Ukrainian President Volodymyr Zelenskyy warned the anniversary could bring a renewed onslaught. 


On this day in 1994 ...

South Africa's new parliament chose Nelson Mandela to be the country's first black president.


In entertainment ...

Jayli Wolf says she was seeking "catharsis" when she wrote songs about her father's experience in the '60s Scoop and her own discovery of her Indigenous roots.

The Toronto singer-songwriter is headed to the Juno Awards this weekend with a nomination in the contemporary Indigenous artist or group of the year category.

It comes after she released the 2021 EP "Wild Whisper," which plunges into the depths of her family's trauma, against electronic beats.

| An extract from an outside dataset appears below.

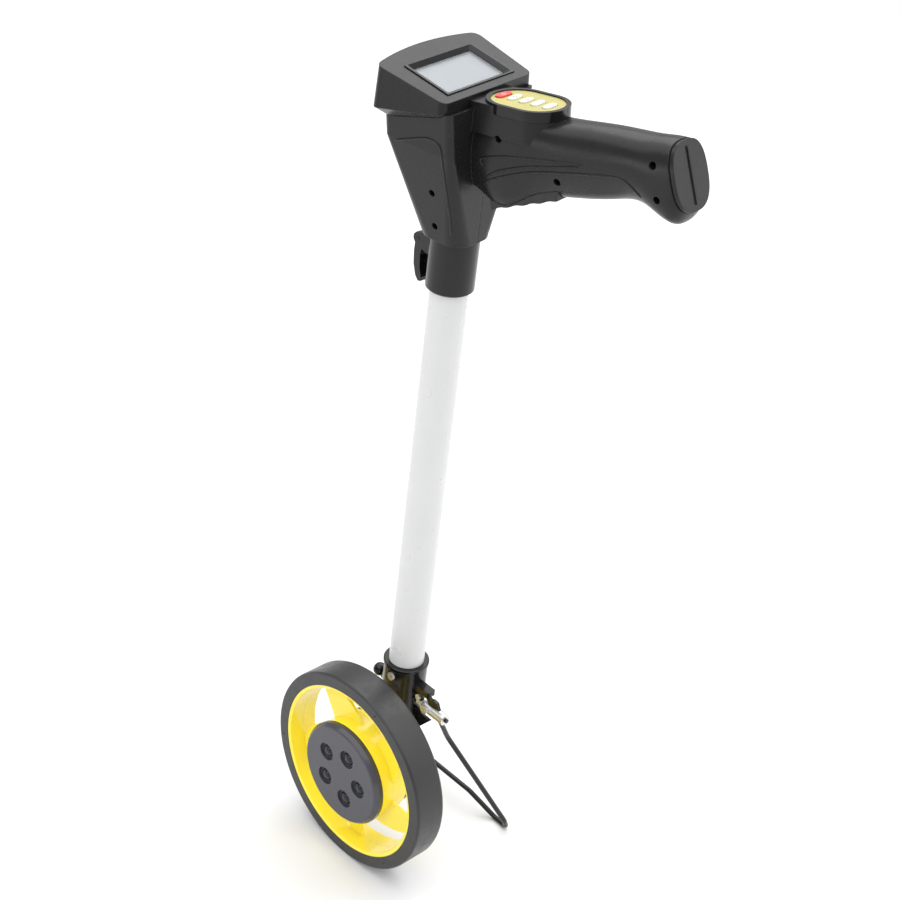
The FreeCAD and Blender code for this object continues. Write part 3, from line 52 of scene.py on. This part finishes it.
def make_camera():
    """The photograph's viewpoint: right, up and back directions of a 72 mm lens."""
    right = Vector((0.68028927, 0.72564818, 0.10315631))
    up = Vector((-0.45080823, 0.30328534, 0.83951768))
    back = Vector((0.57790868, -0.61761859, 0.53344994))
    place = Vector((0.721571, -0.714092, 1.006632))
    data = bpy.data.cameras.new("camera")
    data.lens = 72.0
    data.sensor_width = 36.0
    camera = bpy.data.objects.new("camera", data)
    turn = Matrix((right, up, back)).transposed().to_4x4()
    camera.matrix_world = Matrix.Translation(place) @ turn
    bpy.context.scene.collection.objects.link(camera)
    bpy.context.scene.camera = camera


def area_light(name, place, target, size, power):
    """A softbox at a place, facing a target; size in metres and power in watts."""
    data = bpy.data.lights.new(name, "AREA")
    data.shape = "RECTANGLE"
    data.size, data.size_y = size
    data.energy = power
    light = bpy.data.objects.new(name, data)
    light.visible_camera = False
    aim = (Vector(target) - Vector(place)).to_track_quat("-Z", "Y")
    light.matrix_world = Matrix.Translation(place) @ aim.to_matrix().to_4x4()
    bpy.context.scene.collection.objects.link(light)


def make_lights():
    """A pale surround, a wide ceiling light and three softboxes that edge the black parts."""
    world = bpy.data.worlds.new("studio")
    world.use_nodes = True
    background = world.node_tree.nodes["Background"]
    background.inputs["Color"].default_value = (1.0, 1.0, 1.0, 1.0)
    background.inputs["Strength"].default_value = SURROUND_STRENGTH
    bpy.context.scene.world = world
    bpy.context.scene.view_settings.view_transform = "Standard"
    middle = (0.02, 0.03, 0.35)
    area_light("overhead", (0.0, 0.0, 2.8), middle, (6.0, 6.0), 180.0)
    area_light("back_softbox", (-0.68, 1.11, 1.74), (0.0, 0.04, 0.6), (1.7, 1.5), 10.0)
    area_light("front_softbox", (-0.4, -1.7, 0.5), middle, (0.45, 0.45), 3.0)
    area_light("right_softbox", (1.2, 1.45, 0.75), middle, (1.4, 1.6), 8.0)


def make_floor():
    """A plain sheet of pale paper, wide enough to reach the horizon."""
    mesh = bpy.data.meshes.new("floor")
    reach = FLOOR_REACH
    corners = [(-reach, -reach, 0), (reach, -reach, 0), (reach, reach, 0), (-reach, reach, 0)]
    mesh.from_pydata(corners, [], [(0, 1, 2, 3)])
    floor = bpy.data.objects.new("floor", mesh)
    bpy.context.scene.collection.objects.link(floor)
    material = bpy.data.materials.new("floor_paper")
    material.use_nodes = True
    shader = material.node_tree.nodes["Principled BSDF"]
    shader.inputs["Base Color"].default_value = (FLOOR_GREY, FLOOR_GREY, FLOOR_GREY, 1.0)
    shader.inputs["Roughness"].default_value = 0.95
    mesh.materials.append(material)


# ---------------------------------------------------------------- materials

DUST = (0.42, 0.41, 0.39)
PORE_DUST = (0.20, 0.19, 0.18)
# a mix node has one set of sockets for each kind of value; these are the places of those for colours
FIRST_COLOUR = 6
SECOND_COLOUR = 7
MIXED_COLOUR = 2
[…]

On the standout song "Child of the Government," she sings about learning her father was among thousands of Indigenous children who were removed from their families and placed in foster care.

Wolf says putting those words to paper was part of a healing process that evolved into an album after a family member urged her to release the music for the public.

Wolf's music career began nearly a decade ago when she formed the folk and electronic duo Once a Tree with her boyfriend.


Did you see this?

A leading energy price expert says gas prices could go up another five cents across Canada if Russia decides to intensify its assault on Ukraine.

Dan McTeague, president of Canadians for Affordable Energy, says May 9 marks Victory Day in Russia and could prove pivotal when it comes to the trajectory of the war in Ukraine.

McTeague says gas prices could go up an additional five cents per litre next week as well if the situation worsens in Ukraine and as Canadians gear up for the May long weekend, which is typically considered the unofficial start of summer.

The average price of gas in Canada is pushing towards $1.97 per litre, with British Columbians feeling the most pain at the pump, shelling out an average of $2.06 per litre.

Vancouver is seeing $2.22 per litre, Victoria residents are paying $2.17 per litre, drivers in Montreal are dealing with $2.07 per litre, and prices in St. John's stand at $2.03 per litre.

But McTeague says even if the war in Ukraine comes to an end in the near future, high gas prices are expected to stay in place for a while because sanctions will likely remain on Russia's energy sector.

The supply-demand issue that was weighing on the oil industry long before the war broke out isn't going to go away either, he adds.

McTeague also said the summer season will play a role in pushing gas prices higher as more people hit the road, explore and travel.